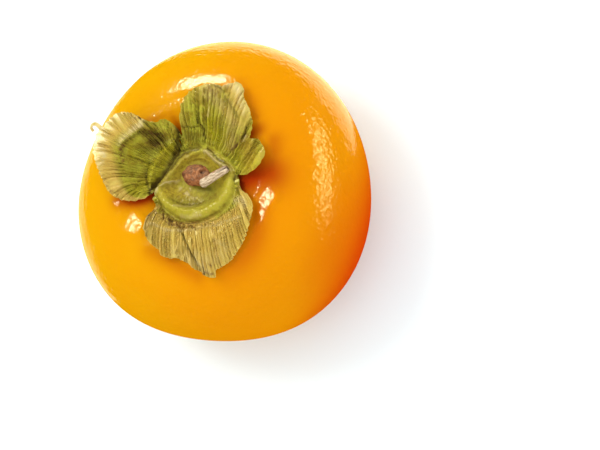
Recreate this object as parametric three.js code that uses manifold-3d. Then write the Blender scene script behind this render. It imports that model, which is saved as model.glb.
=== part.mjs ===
// A flat, sweet persimmon as picked: the fruit, its leafy calyx and the stub of its stem.
// Millimetres, +Z up. The fruit stands on its blossom end, and the origin is the middle of its
// footprint, on the surface that it stands on. Bearings are degrees anticlockwise from +X, and a
// plan point is written [bearing, reach] from the fruit's axis.

import * as THREE from 'three';
import { mergeVertices } from 'three/addons/utils/BufferGeometryUtils.js';
import Module from 'manifold-3d';

// ---------------------------------------------------------------- driving dimensions

// The fruit: a flattened globe, slightly oval and slightly four-cornered in plan, hollowed under
// the calyx, with a small dimple in the flat spot at its blossom end.
const FRUIT = {
  longRadius: 39.6,
  shortRadius: 37.7,
  longBearing: 66,
  cornerSwell: 0.35, // four soft corners
  cornerBearing: 42,
  flankSwell: 0.9, // three fuller flanks
  flankBearing: 87.5,
  waistHeight: 28, // the widest level
  topRise: 34.5, // crown over the waist, before the hollow is taken out of it
  baseDrop: 28.7, // a little more than the waist height, which shaves the base to a flat spot
  fullness: 2.2, // 2 would be an ellipse, more is squarer
  hollowDepth: 13.5,
  hollowSpread: 0.42, // a share of the plan radius
  hollowSlope: 2.2,
  dimpleDepth: 1.2,
  dimpleRadius: 5.5,
};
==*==
-- TASK DETAILS --
Quote the listing in full, please, keeping every line exact.

-- WRITTEN REPLY --
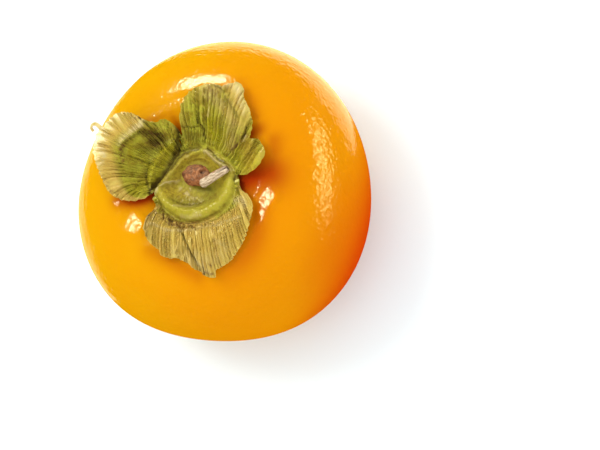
Recreate this object as parametric three.js code that uses manifold-3d. Then write the Blender scene script behind this render. It imports that model, which is saved as model.glb.
=== part.mjs ===
// A flat, sweet persimmon as picked: the fruit, its leafy calyx and the stub of its stem.
// Millimetres, +Z up. The fruit stands on its blossom end, and the origin is the middle of its
// footprint, on the surface that it stands on. Bearings are degrees anticlockwise from +X, and a
// plan point is written [bearing, reach] from the fruit's axis.

import * as THREE from 'three';
import { mergeVertices } from 'three/addons/utils/BufferGeometryUtils.js';
import Module from 'manifold-3d';

// ---------------------------------------------------------------- driving dimensions

// The fruit: a flattened globe, slightly oval and slightly four-cornered in plan, hollowed under
// the calyx, with a small dimple in the flat spot at its blossom end.
const FRUIT = {
  longRadius: 39.6,
  shortRadius: 37.7,
  longBearing: 66,
  cornerSwell: 0.35, // four soft corners
  cornerBearing: 42,
  flankSwell: 0.9, // three fuller flanks
  flankBearing: 87.5,
  waistHeight: 28, // the widest level
  topRise: 34.5, // crown over the waist, before the hollow is taken out of it
  baseDrop: 28.7, // a little more than the waist height, which shaves the base to a flat spot
  fullness: 2.2, // 2 would be an ellipse, more is squarer
  hollowDepth: 13.5,
  hollowSpread: 0.42, // a share of the plan radius
  hollowSlope: 2.2,
  dimpleDepth: 1.2,
  dimpleRadius: 5.5,
};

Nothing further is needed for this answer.